■ Dataset extract:
◆ ◆ ◆ ◆
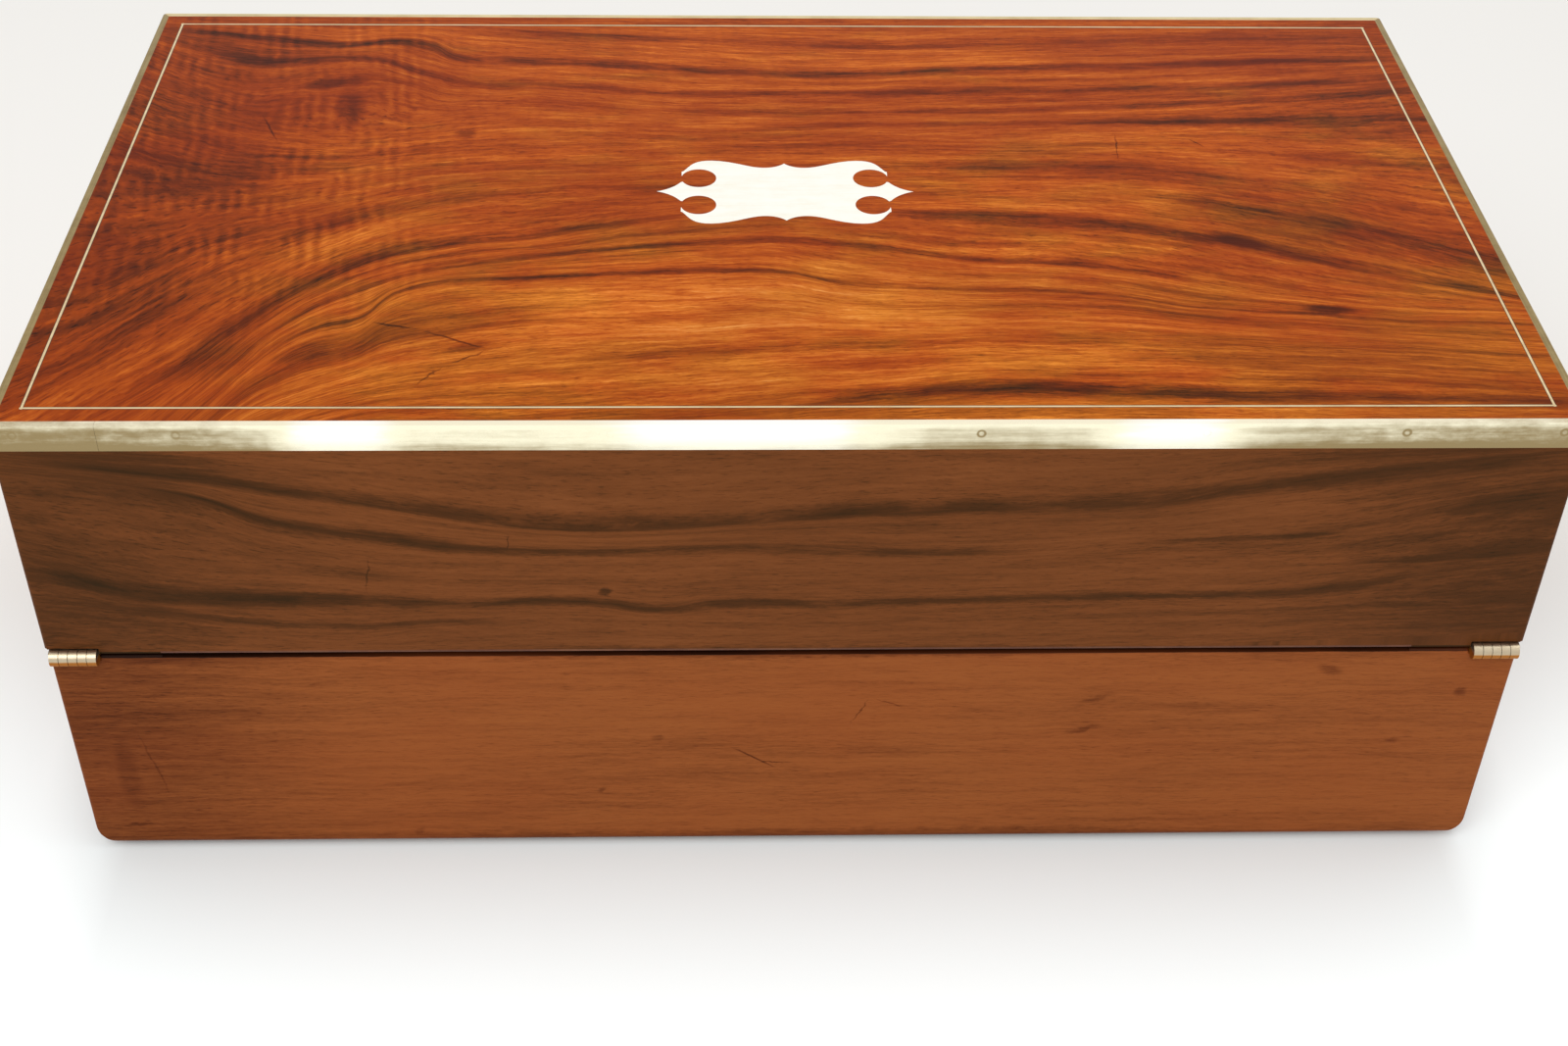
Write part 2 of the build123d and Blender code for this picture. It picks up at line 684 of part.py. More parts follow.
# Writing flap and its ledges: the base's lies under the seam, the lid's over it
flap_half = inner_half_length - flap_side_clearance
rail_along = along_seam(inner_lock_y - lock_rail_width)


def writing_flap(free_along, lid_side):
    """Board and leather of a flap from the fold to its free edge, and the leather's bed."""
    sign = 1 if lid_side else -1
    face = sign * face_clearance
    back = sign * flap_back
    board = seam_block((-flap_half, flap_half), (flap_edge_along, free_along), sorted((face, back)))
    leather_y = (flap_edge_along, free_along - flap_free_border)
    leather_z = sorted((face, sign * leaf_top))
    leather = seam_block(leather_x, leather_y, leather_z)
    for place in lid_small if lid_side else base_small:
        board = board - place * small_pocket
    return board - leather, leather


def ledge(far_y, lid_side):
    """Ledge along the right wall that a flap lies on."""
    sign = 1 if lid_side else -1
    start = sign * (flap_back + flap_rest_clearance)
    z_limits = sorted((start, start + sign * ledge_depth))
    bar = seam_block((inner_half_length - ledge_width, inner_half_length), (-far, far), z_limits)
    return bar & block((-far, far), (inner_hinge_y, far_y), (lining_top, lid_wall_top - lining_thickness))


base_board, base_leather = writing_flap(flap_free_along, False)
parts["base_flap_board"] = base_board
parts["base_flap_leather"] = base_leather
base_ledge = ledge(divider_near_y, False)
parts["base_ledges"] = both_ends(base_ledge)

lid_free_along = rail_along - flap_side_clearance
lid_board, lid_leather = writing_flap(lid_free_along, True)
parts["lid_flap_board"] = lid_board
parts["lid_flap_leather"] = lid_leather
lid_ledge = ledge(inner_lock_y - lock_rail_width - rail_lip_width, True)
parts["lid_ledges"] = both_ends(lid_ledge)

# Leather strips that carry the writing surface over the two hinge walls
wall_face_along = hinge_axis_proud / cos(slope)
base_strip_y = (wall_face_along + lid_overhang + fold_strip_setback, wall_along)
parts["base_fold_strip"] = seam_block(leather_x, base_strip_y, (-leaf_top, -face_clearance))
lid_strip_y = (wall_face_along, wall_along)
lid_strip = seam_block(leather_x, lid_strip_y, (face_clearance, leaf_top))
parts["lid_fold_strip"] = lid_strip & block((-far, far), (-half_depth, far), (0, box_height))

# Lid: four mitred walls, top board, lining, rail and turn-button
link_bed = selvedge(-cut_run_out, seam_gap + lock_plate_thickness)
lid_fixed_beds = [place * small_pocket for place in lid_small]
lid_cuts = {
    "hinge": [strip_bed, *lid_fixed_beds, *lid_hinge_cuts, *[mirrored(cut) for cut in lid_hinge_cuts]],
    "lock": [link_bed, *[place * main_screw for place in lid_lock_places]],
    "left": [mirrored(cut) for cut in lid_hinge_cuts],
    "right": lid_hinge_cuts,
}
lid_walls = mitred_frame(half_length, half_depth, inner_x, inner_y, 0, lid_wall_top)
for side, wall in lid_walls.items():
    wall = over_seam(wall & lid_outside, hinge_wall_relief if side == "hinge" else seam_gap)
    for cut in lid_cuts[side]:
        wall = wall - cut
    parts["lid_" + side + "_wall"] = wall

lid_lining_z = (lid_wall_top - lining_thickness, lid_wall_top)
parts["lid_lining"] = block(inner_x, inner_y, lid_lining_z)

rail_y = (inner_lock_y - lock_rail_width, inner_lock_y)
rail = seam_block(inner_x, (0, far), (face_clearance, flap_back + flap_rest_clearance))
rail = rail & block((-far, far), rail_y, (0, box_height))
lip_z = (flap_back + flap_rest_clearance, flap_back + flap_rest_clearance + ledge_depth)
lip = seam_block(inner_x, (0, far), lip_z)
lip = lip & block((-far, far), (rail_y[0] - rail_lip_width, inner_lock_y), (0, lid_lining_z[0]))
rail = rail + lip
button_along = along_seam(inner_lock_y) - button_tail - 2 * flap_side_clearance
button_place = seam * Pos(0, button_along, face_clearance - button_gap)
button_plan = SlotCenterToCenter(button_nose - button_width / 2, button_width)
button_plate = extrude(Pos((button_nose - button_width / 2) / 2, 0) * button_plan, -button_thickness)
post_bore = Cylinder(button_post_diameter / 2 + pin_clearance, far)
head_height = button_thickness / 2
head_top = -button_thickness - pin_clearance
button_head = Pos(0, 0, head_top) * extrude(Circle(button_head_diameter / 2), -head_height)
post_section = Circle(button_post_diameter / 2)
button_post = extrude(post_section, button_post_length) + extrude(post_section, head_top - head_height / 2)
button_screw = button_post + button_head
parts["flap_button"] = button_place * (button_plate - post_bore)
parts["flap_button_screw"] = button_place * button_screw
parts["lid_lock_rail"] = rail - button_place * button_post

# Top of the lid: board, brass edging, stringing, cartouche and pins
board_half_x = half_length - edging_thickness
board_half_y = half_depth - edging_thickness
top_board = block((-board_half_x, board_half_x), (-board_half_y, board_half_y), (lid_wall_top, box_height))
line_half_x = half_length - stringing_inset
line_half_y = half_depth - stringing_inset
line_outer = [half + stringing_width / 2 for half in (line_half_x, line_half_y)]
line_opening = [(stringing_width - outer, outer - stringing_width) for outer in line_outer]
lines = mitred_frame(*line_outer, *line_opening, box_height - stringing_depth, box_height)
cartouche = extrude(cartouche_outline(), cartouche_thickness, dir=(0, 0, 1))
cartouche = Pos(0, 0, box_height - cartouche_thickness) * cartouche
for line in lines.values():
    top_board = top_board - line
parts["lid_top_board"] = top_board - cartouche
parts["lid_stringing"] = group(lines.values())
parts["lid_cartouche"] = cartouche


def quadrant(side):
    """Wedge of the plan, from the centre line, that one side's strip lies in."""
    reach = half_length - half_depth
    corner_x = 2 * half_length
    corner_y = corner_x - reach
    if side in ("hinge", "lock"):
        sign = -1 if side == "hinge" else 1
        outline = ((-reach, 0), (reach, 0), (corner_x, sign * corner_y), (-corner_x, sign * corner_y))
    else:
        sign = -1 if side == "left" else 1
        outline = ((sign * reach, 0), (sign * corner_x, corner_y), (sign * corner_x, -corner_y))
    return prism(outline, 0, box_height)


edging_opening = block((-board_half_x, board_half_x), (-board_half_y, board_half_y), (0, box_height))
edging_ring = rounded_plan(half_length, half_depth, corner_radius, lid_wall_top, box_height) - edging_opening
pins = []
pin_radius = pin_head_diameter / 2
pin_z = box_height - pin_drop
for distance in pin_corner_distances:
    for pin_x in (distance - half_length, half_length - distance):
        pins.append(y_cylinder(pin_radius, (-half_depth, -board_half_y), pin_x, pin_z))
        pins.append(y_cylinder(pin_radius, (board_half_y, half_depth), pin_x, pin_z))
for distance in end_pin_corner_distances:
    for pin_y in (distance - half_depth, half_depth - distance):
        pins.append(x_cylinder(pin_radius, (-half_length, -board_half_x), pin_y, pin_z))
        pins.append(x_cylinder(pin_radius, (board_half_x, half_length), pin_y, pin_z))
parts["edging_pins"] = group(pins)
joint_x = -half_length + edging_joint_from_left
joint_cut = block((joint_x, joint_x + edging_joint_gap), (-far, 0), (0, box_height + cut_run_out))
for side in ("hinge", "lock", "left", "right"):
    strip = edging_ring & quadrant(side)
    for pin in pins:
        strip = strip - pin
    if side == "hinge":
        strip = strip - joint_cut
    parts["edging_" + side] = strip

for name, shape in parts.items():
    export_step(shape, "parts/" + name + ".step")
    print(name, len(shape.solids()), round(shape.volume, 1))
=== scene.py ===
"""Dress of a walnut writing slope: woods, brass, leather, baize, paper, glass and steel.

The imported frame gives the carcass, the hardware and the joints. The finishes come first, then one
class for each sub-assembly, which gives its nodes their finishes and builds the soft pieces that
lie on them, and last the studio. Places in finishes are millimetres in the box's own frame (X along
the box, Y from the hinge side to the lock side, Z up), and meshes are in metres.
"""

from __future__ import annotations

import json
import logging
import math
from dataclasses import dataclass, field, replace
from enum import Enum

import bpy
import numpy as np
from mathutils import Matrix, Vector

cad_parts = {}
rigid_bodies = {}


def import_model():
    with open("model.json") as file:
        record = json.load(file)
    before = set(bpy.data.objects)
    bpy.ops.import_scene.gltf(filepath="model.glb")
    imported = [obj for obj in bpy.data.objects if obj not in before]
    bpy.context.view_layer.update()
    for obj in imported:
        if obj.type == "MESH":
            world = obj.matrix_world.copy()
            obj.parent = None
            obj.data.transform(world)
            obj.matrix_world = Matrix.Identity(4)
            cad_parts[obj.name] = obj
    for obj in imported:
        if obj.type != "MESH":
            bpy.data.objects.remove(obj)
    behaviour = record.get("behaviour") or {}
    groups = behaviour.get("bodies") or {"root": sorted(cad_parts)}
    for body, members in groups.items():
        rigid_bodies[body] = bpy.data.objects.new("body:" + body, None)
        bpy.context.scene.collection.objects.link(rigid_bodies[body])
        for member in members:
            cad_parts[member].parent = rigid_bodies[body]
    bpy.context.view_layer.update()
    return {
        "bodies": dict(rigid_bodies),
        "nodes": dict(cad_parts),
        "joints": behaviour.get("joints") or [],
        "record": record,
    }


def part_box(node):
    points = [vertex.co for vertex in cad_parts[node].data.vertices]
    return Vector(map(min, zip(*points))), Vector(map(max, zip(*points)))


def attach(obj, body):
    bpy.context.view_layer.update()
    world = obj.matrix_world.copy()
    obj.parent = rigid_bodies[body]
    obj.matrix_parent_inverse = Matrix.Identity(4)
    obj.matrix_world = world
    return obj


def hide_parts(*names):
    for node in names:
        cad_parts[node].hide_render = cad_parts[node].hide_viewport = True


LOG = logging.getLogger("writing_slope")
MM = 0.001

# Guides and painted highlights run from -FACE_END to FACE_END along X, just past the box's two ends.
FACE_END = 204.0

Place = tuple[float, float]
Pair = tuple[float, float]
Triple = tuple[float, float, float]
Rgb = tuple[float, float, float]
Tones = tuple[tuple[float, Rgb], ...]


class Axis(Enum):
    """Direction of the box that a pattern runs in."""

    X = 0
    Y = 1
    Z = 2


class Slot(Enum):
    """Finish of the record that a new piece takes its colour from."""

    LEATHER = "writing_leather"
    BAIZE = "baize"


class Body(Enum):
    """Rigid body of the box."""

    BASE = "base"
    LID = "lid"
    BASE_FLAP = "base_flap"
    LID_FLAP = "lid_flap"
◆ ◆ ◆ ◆
■ Task description:
Look over the listing above. Pick out and copy every line that includes "Identity".

■ Solution for this task:
            obj.matrix_world = Matrix.Identity(4)
    obj.matrix_parent_inverse = Matrix.Identity(4)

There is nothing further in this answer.